→ Recorded information
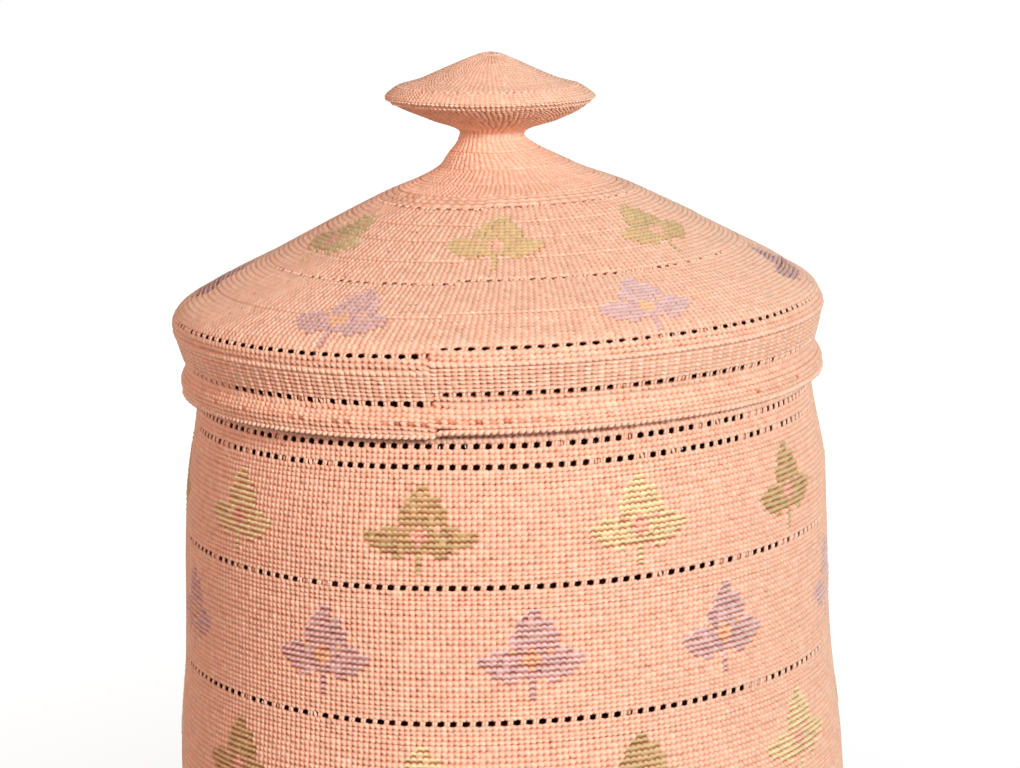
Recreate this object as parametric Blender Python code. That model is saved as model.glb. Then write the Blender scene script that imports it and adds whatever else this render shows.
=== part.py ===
"""Lidded twined grass basket.

Two woven pieces: a drum-shaped basket on a flat base, and a domed lid with a knob that drops over
the rim. Each is modelled as its woven sections, from the middle of the base up to the rim braid, and
from the lid's braided edge up to the tip of the knob. The origin is the middle of the underside.
Every section is a turned shell that follows one of two curves, written as radius and height.
"""

import math

import bmesh
import bpy
from mathutils import Vector

MM = 0.001

# The weave
WALL = 1.6 * MM
KNOB_WALL = 1.2 * MM
JOIN_GAP = 0.3 * MM
OPEN_ROW_HEIGHT = 1.8 * MM
OPEN_ROW_HOOP = 0.5 * MM
BRAID_HEIGHT = 1.8 * MM
BRAID_CHAMFER = 0.4 * MM

# Heights of the basket's plain bands, from the base turn up to the rim
TURN_HEIGHT = 7.0 * MM
BAND_FOUR_HEIGHT = 22.8 * MM
BAND_THREE_HEIGHT = 25.9 * MM
BAND_TWO_HEIGHT = 25.9 * MM
BAND_ONE_HEIGHT = 22.4 * MM
NECK_BAND_HEIGHT = 2.3 * MM
RIM_BAND_HEIGHT = 4.6 * MM

# The rim's outer radius, and how far each level below it stands out past the one above
RIM_RADIUS = 66.4 * MM
ROW_NOUGHT_SWELL = 0.9 * MM
ROW_ONE_SWELL = 0.6 * MM
SHOULDER_SWELL = 2.4 * MM
ROW_TWO_SWELL = 0.6 * MM
ROW_THREE_SWELL = 0.9 * MM
ROW_FOUR_SWELL = 2.3 * MM
ROW_FIVE_SWELL = -1.0 * MM
TURN_REACH = 9.1 * MM
SHOULDER_HEIGHT_SHARE = 0.45

# The rim braid and the lid's seat on it
RIM_BRAID_WIDTH = 2.2 * MM
RIM_BRAID_PROUD = 0.7 * MM
LID_CLEARANCE = 0.3 * MM
SEAT_GAP = 0.3 * MM
SEAT_OVERLAP = 1.0 * MM

# The lid's skirt: drops below the rim's top, steps up from it, and how far it stands out
SKIRT_DROP = 5.2 * MM
SKIRT_BULGE_DROP = 3.6 * MM
SKIRT_BULGE_SWELL = 1.4 * MM
WAIST_STEP = 1.3 * MM
WAIST_TOP_STEP = 0.5 * MM
SKIRT_ROW_STEP = 1.5 * MM
SKIRT_ROW_SWELL = 0.4 * MM
RIDGE_STEP = 6.0 * MM
RIDGE_SWELL = 1.3 * MM
RIDGE_CORD_DIAMETER = 2.1 * MM
BRIM_STEP = 1.3 * MM
BRIM_SWELL = 0.5 * MM

# The lid's crown: steps up and in from one level to the next
BRIM_ROW_STEP = 2.2 * MM
BRIM_ROW_INSET = 0.9 * MM
CROWN_SHOULDER_STEP = 4.9 * MM
CROWN_SHOULDER_INSET = 6.9 * MM
CROWN_ROW_STEP = 6.2 * MM
CROWN_ROW_INSET = 11.9 * MM
PEAK_ROW_STEP = 12.0 * MM
PEAK_ROW_INSET = 23.4 * MM
PEAK_FOOT_STEP = 6.9 * MM
PEAK_FOOT_RADIUS = 13.1 * MM
NECK_STEP = 5.8 * MM
NECK_RADIUS = 7.3 * MM

# The knob
KNOB_UNDER_STEP = 3.2 * MM
KNOB_UNDER_SWELL = 7.3 * MM
KNOB_EDGE_STEP = 3.5 * MM
KNOB_EDGE_HALF_HEIGHT = 1.4 * MM
KNOB_EDGE_RADIUS = 22.8 * MM
KNOB_EDGE_DRAW_IN = 1.4 * MM
KNOB_RING_WIDTH = 3.6 * MM
KNOB_SLOPE_STEP = 2.4 * MM
KNOB_SLOPE_RADIUS = 14.8 * MM
KNOB_TOP_STEP = 2.2 * MM
KNOB_TOP_RADIUS = 9.6 * MM
KNOB_TIP_STEP = 2.8 * MM
KNOB_TIP_RADIUS = 3.1 * MM
KNOB_APEX_STEP = 0.8 * MM

# Counts of straight sides round each turn, and of windows in an openwork row
WALL_SIDES = 36
CROWN_SIDES = 32
KNOB_SIDES = 24
NECK_SIDES = 16
WALL_WINDOWS = 35
LID_WINDOWS = 30
CROWN_WINDOWS = 24
PEAK_WINDOWS = 15
BAR_SHARE = 0.5
BAR_LEAN_SHARE = 0.12
CURVE_STEPS = 24
TURN_STEPS = 3
CORD_SIDES = 6

GRASS = (0.79, 0.41, 0.27)
BRAID = (0.82, 0.46, 0.31)
GRASS_ROUGHNESS = 0.62


def clear_scene():
    """Remove whatever the start-up scene holds."""
    for thing in list(bpy.data.objects):
        bpy.data.objects.remove(thing, do_unlink=True)


def make_material(name, colour):
    """A plain dry-grass finish in one colour."""
    material = bpy.data.materials.new(name)
    material.use_nodes = True
    shader = material.node_tree.nodes["Principled BSDF"]
    shader.inputs["Base Color"].default_value = (*colour, 1)
    shader.inputs["Roughness"].default_value = GRASS_ROUGHNESS
    shader.inputs["Metallic"].default_value = 0
    return material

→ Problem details
Return the material exactly as it stands.

→ Answer to this problem
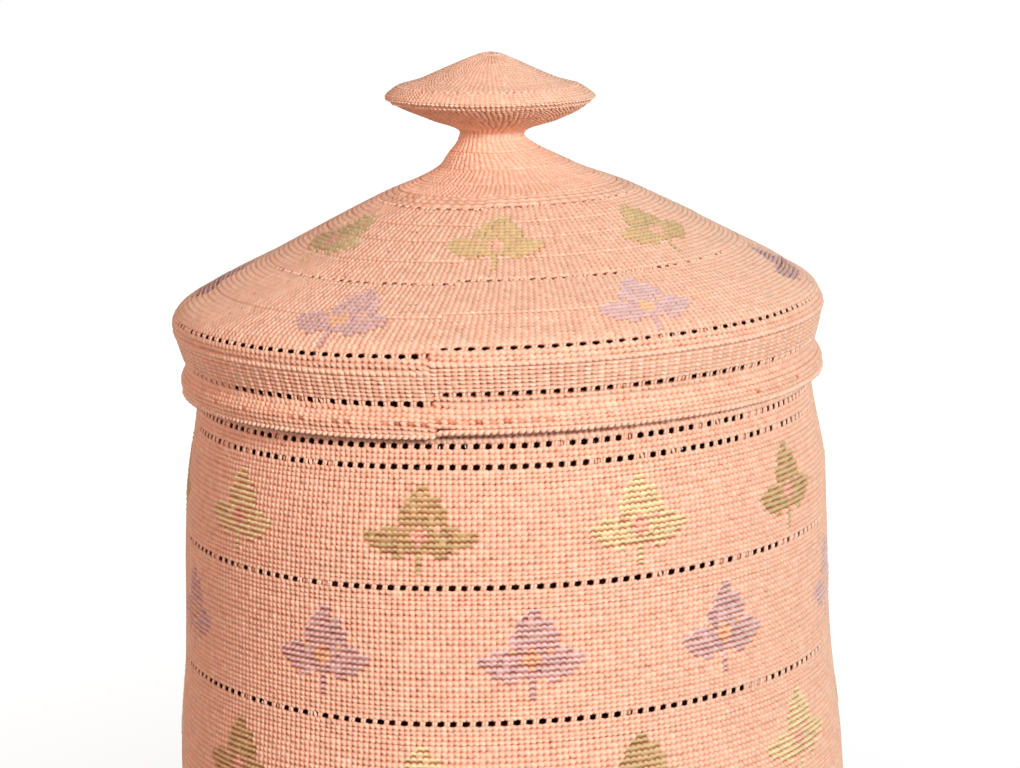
Recreate this object as parametric Blender Python code. That model is saved as model.glb. Then write the Blender scene script that imports it and adds whatever else this render shows.
=== part.py ===
"""Lidded twined grass basket.

Two woven pieces: a drum-shaped basket on a flat base, and a domed lid with a knob that drops over
the rim. Each is modelled as its woven sections, from the middle of the base up to the rim braid, and
from the lid's braided edge up to the tip of the knob. The origin is the middle of the underside.
Every section is a turned shell that follows one of two curves, written as radius and height.
"""

import math

import bmesh
import bpy
from mathutils import Vector

MM = 0.001

# The weave
WALL = 1.6 * MM
KNOB_WALL = 1.2 * MM
JOIN_GAP = 0.3 * MM
OPEN_ROW_HEIGHT = 1.8 * MM
OPEN_ROW_HOOP = 0.5 * MM
BRAID_HEIGHT = 1.8 * MM
BRAID_CHAMFER = 0.4 * MM

# Heights of the basket's plain bands, from the base turn up to the rim
TURN_HEIGHT = 7.0 * MM
BAND_FOUR_HEIGHT = 22.8 * MM
BAND_THREE_HEIGHT = 25.9 * MM
BAND_TWO_HEIGHT = 25.9 * MM
BAND_ONE_HEIGHT = 22.4 * MM
NECK_BAND_HEIGHT = 2.3 * MM
RIM_BAND_HEIGHT = 4.6 * MM

# The rim's outer radius, and how far each level below it stands out past the one above
RIM_RADIUS = 66.4 * MM
ROW_NOUGHT_SWELL = 0.9 * MM
ROW_ONE_SWELL = 0.6 * MM
SHOULDER_SWELL = 2.4 * MM
ROW_TWO_SWELL = 0.6 * MM
ROW_THREE_SWELL = 0.9 * MM
ROW_FOUR_SWELL = 2.3 * MM
ROW_FIVE_SWELL = -1.0 * MM
TURN_REACH = 9.1 * MM
SHOULDER_HEIGHT_SHARE = 0.45

# The rim braid and the lid's seat on it
RIM_BRAID_WIDTH = 2.2 * MM
RIM_BRAID_PROUD = 0.7 * MM
LID_CLEARANCE = 0.3 * MM
SEAT_GAP = 0.3 * MM
SEAT_OVERLAP = 1.0 * MM

# The lid's skirt: drops below the rim's top, steps up from it, and how far it stands out
SKIRT_DROP = 5.2 * MM
SKIRT_BULGE_DROP = 3.6 * MM
SKIRT_BULGE_SWELL = 1.4 * MM
WAIST_STEP = 1.3 * MM
WAIST_TOP_STEP = 0.5 * MM
SKIRT_ROW_STEP = 1.5 * MM
SKIRT_ROW_SWELL = 0.4 * MM
RIDGE_STEP = 6.0 * MM
RIDGE_SWELL = 1.3 * MM
RIDGE_CORD_DIAMETER = 2.1 * MM
BRIM_STEP = 1.3 * MM
BRIM_SWELL = 0.5 * MM

# The lid's crown: steps up and in from one level to the next
BRIM_ROW_STEP = 2.2 * MM
BRIM_ROW_INSET = 0.9 * MM
CROWN_SHOULDER_STEP = 4.9 * MM
CROWN_SHOULDER_INSET = 6.9 * MM
CROWN_ROW_STEP = 6.2 * MM
CROWN_ROW_INSET = 11.9 * MM
PEAK_ROW_STEP = 12.0 * MM
PEAK_ROW_INSET = 23.4 * MM
PEAK_FOOT_STEP = 6.9 * MM
PEAK_FOOT_RADIUS = 13.1 * MM
NECK_STEP = 5.8 * MM
NECK_RADIUS = 7.3 * MM

# The knob
KNOB_UNDER_STEP = 3.2 * MM
KNOB_UNDER_SWELL = 7.3 * MM
KNOB_EDGE_STEP = 3.5 * MM
KNOB_EDGE_HALF_HEIGHT = 1.4 * MM
KNOB_EDGE_RADIUS = 22.8 * MM
KNOB_EDGE_DRAW_IN = 1.4 * MM
KNOB_RING_WIDTH = 3.6 * MM
KNOB_SLOPE_STEP = 2.4 * MM
KNOB_SLOPE_RADIUS = 14.8 * MM
KNOB_TOP_STEP = 2.2 * MM
KNOB_TOP_RADIUS = 9.6 * MM
KNOB_TIP_STEP = 2.8 * MM
KNOB_TIP_RADIUS = 3.1 * MM
KNOB_APEX_STEP = 0.8 * MM

# Counts of straight sides round each turn, and of windows in an openwork row
WALL_SIDES = 36
CROWN_SIDES = 32
KNOB_SIDES = 24
NECK_SIDES = 16
WALL_WINDOWS = 35
LID_WINDOWS = 30
CROWN_WINDOWS = 24
PEAK_WINDOWS = 15
BAR_SHARE = 0.5
BAR_LEAN_SHARE = 0.12
CURVE_STEPS = 24
TURN_STEPS = 3
CORD_SIDES = 6

GRASS = (0.79, 0.41, 0.27)
BRAID = (0.82, 0.46, 0.31)
GRASS_ROUGHNESS = 0.62


def clear_scene():
    """Remove whatever the start-up scene holds."""
    for thing in list(bpy.data.objects):
        bpy.data.objects.remove(thing, do_unlink=True)


def make_material(name, colour):
    """A plain dry-grass finish in one colour."""
    material = bpy.data.materials.new(name)
    material.use_nodes = True
    shader = material.node_tree.nodes["Principled BSDF"]
    shader.inputs["Base Color"].default_value = (*colour, 1)
    shader.inputs["Roughness"].default_value = GRASS_ROUGHNESS
    shader.inputs["Metallic"].default_value = 0
    return material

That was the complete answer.